◆ **EXERCISE DESCRIPTION**: Send back all the data below, exactly as given.

[GIVEN MATERIAL start]

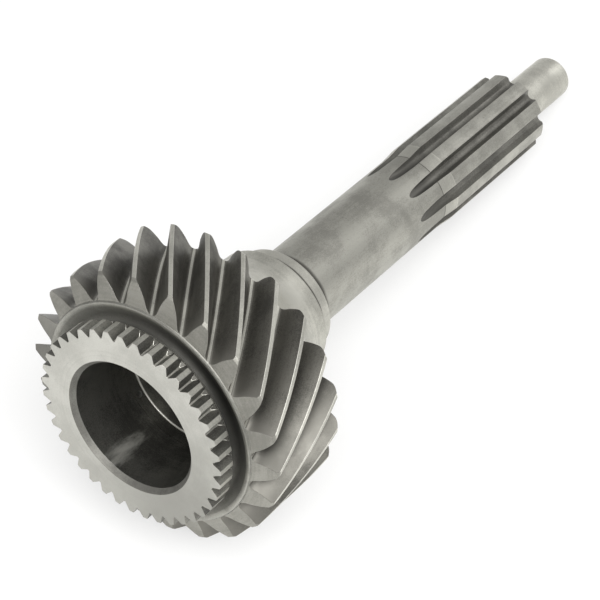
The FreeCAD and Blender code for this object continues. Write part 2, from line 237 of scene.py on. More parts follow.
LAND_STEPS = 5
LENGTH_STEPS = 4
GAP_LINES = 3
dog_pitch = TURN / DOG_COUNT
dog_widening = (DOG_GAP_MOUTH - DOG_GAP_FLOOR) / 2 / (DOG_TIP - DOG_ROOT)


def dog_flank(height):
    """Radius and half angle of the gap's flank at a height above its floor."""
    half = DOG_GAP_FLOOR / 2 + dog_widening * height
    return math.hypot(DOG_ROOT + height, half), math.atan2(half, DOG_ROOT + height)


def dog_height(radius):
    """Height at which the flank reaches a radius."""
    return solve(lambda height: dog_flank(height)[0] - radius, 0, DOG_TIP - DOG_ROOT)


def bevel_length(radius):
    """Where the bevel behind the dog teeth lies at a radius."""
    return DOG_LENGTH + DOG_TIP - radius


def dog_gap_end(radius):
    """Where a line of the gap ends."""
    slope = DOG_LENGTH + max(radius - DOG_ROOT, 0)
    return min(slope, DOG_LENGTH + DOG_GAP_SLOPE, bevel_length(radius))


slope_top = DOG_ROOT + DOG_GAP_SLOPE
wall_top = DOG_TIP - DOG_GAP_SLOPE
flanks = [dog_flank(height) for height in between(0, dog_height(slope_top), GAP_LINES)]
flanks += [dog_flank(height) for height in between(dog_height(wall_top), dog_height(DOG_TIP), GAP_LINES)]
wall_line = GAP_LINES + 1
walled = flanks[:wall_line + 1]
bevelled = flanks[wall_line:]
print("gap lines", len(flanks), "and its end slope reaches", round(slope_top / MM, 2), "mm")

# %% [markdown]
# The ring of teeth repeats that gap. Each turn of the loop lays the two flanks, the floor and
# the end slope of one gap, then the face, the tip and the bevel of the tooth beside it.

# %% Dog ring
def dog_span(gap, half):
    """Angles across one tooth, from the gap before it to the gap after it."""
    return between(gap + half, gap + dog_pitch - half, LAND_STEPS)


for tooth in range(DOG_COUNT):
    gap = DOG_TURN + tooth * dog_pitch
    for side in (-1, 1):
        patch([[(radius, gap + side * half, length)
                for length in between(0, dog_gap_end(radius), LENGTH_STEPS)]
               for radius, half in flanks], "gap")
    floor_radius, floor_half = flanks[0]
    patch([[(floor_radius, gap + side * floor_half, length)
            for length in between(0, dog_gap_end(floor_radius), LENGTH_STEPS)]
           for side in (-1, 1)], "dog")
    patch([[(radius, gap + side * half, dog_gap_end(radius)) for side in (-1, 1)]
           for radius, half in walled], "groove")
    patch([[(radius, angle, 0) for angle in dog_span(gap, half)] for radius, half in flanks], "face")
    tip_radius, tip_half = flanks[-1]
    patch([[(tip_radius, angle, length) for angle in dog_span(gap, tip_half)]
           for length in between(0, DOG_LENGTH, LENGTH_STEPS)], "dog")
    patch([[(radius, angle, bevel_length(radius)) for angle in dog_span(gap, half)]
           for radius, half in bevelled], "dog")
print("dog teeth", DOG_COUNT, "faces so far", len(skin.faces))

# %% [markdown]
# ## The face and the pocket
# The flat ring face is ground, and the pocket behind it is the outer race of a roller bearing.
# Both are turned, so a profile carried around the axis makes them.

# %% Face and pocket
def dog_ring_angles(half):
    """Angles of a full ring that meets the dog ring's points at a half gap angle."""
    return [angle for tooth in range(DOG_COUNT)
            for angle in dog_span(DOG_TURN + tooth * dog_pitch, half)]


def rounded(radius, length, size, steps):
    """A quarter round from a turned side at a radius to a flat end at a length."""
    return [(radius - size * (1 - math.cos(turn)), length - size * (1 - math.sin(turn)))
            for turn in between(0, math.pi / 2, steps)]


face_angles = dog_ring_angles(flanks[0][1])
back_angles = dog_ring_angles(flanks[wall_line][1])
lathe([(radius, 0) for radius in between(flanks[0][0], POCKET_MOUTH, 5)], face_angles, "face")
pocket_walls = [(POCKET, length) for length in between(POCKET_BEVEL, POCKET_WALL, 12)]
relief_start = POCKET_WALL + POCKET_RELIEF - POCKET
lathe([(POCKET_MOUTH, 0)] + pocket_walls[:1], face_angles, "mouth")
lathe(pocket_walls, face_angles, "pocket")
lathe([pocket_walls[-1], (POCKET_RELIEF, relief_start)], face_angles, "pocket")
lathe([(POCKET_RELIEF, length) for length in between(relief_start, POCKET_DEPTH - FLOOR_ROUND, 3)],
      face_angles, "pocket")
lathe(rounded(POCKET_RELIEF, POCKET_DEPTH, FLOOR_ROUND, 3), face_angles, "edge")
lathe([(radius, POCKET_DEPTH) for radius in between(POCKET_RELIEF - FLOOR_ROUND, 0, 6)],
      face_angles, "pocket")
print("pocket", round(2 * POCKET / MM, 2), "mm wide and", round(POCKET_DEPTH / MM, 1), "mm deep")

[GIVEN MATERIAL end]

◆ **OUTPUT FOR THIS TASK**:
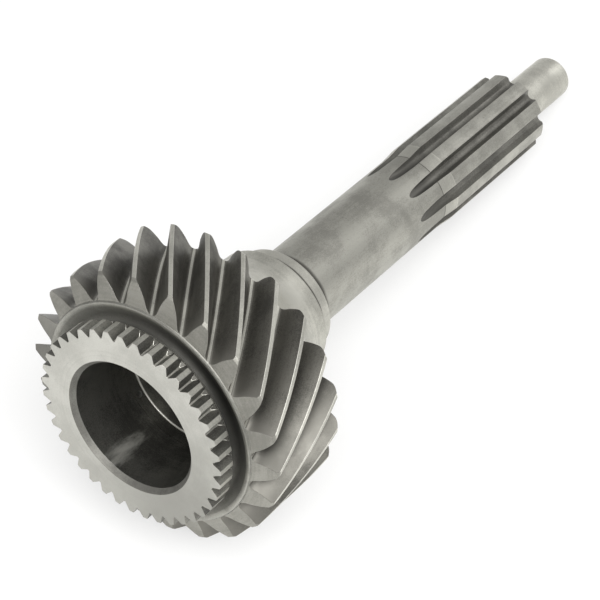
The FreeCAD and Blender code for this object continues. Write part 2, from line 237 of scene.py on. More parts follow.
LAND_STEPS = 5
LENGTH_STEPS = 4
GAP_LINES = 3
dog_pitch = TURN / DOG_COUNT
dog_widening = (DOG_GAP_MOUTH - DOG_GAP_FLOOR) / 2 / (DOG_TIP - DOG_ROOT)


def dog_flank(height):
    """Radius and half angle of the gap's flank at a height above its floor."""
    half = DOG_GAP_FLOOR / 2 + dog_widening * height
    return math.hypot(DOG_ROOT + height, half), math.atan2(half, DOG_ROOT + height)


def dog_height(radius):
    """Height at which the flank reaches a radius."""
    return solve(lambda height: dog_flank(height)[0] - radius, 0, DOG_TIP - DOG_ROOT)


def bevel_length(radius):
    """Where the bevel behind the dog teeth lies at a radius."""
    return DOG_LENGTH + DOG_TIP - radius


def dog_gap_end(radius):
    """Where a line of the gap ends."""
    slope = DOG_LENGTH + max(radius - DOG_ROOT, 0)
    return min(slope, DOG_LENGTH + DOG_GAP_SLOPE, bevel_length(radius))


slope_top = DOG_ROOT + DOG_GAP_SLOPE
wall_top = DOG_TIP - DOG_GAP_SLOPE
flanks = [dog_flank(height) for height in between(0, dog_height(slope_top), GAP_LINES)]
flanks += [dog_flank(height) for height in between(dog_height(wall_top), dog_height(DOG_TIP), GAP_LINES)]
wall_line = GAP_LINES + 1
walled = flanks[:wall_line + 1]
bevelled = flanks[wall_line:]
print("gap lines", len(flanks), "and its end slope reaches", round(slope_top / MM, 2), "mm")

# %% [markdown]
# The ring of teeth repeats that gap. Each turn of the loop lays the two flanks, the floor and
# the end slope of one gap, then the face, the tip and the bevel of the tooth beside it.

# %% Dog ring
def dog_span(gap, half):
    """Angles across one tooth, from the gap before it to the gap after it."""
    return between(gap + half, gap + dog_pitch - half, LAND_STEPS)


for tooth in range(DOG_COUNT):
    gap = DOG_TURN + tooth * dog_pitch
    for side in (-1, 1):
        patch([[(radius, gap + side * half, length)
                for length in between(0, dog_gap_end(radius), LENGTH_STEPS)]
               for radius, half in flanks], "gap")
    floor_radius, floor_half = flanks[0]
    patch([[(floor_radius, gap + side * floor_half, length)
            for length in between(0, dog_gap_end(floor_radius), LENGTH_STEPS)]
           for side in (-1, 1)], "dog")
    patch([[(radius, gap + side * half, dog_gap_end(radius)) for side in (-1, 1)]
           for radius, half in walled], "groove")
    patch([[(radius, angle, 0) for angle in dog_span(gap, half)] for radius, half in flanks], "face")
    tip_radius, tip_half = flanks[-1]
    patch([[(tip_radius, angle, length) for angle in dog_span(gap, tip_half)]
           for length in between(0, DOG_LENGTH, LENGTH_STEPS)], "dog")
    patch([[(radius, angle, bevel_length(radius)) for angle in dog_span(gap, half)]
           for radius, half in bevelled], "dog")
print("dog teeth", DOG_COUNT, "faces so far", len(skin.faces))

# %% [markdown]
# ## The face and the pocket
# The flat ring face is ground, and the pocket behind it is the outer race of a roller bearing.
# Both are turned, so a profile carried around the axis makes them.

# %% Face and pocket
def dog_ring_angles(half):
    """Angles of a full ring that meets the dog ring's points at a half gap angle."""
    return [angle for tooth in range(DOG_COUNT)
            for angle in dog_span(DOG_TURN + tooth * dog_pitch, half)]


def rounded(radius, length, size, steps):
    """A quarter round from a turned side at a radius to a flat end at a length."""
    return [(radius - size * (1 - math.cos(turn)), length - size * (1 - math.sin(turn)))
            for turn in between(0, math.pi / 2, steps)]


face_angles = dog_ring_angles(flanks[0][1])
back_angles = dog_ring_angles(flanks[wall_line][1])
lathe([(radius, 0) for radius in between(flanks[0][0], POCKET_MOUTH, 5)], face_angles, "face")
pocket_walls = [(POCKET, length) for length in between(POCKET_BEVEL, POCKET_WALL, 12)]
relief_start = POCKET_WALL + POCKET_RELIEF - POCKET
lathe([(POCKET_MOUTH, 0)] + pocket_walls[:1], face_angles, "mouth")
lathe(pocket_walls, face_angles, "pocket")
lathe([pocket_walls[-1], (POCKET_RELIEF, relief_start)], face_angles, "pocket")
lathe([(POCKET_RELIEF, length) for length in between(relief_start, POCKET_DEPTH - FLOOR_ROUND, 3)],
      face_angles, "pocket")
lathe(rounded(POCKET_RELIEF, POCKET_DEPTH, FLOOR_ROUND, 3), face_angles, "edge")
lathe([(radius, POCKET_DEPTH) for radius in between(POCKET_RELIEF - FLOOR_ROUND, 0, 6)],
      face_angles, "pocket")
print("pocket", round(2 * POCKET / MM, 2), "mm wide and", round(POCKET_DEPTH / MM, 1), "mm deep")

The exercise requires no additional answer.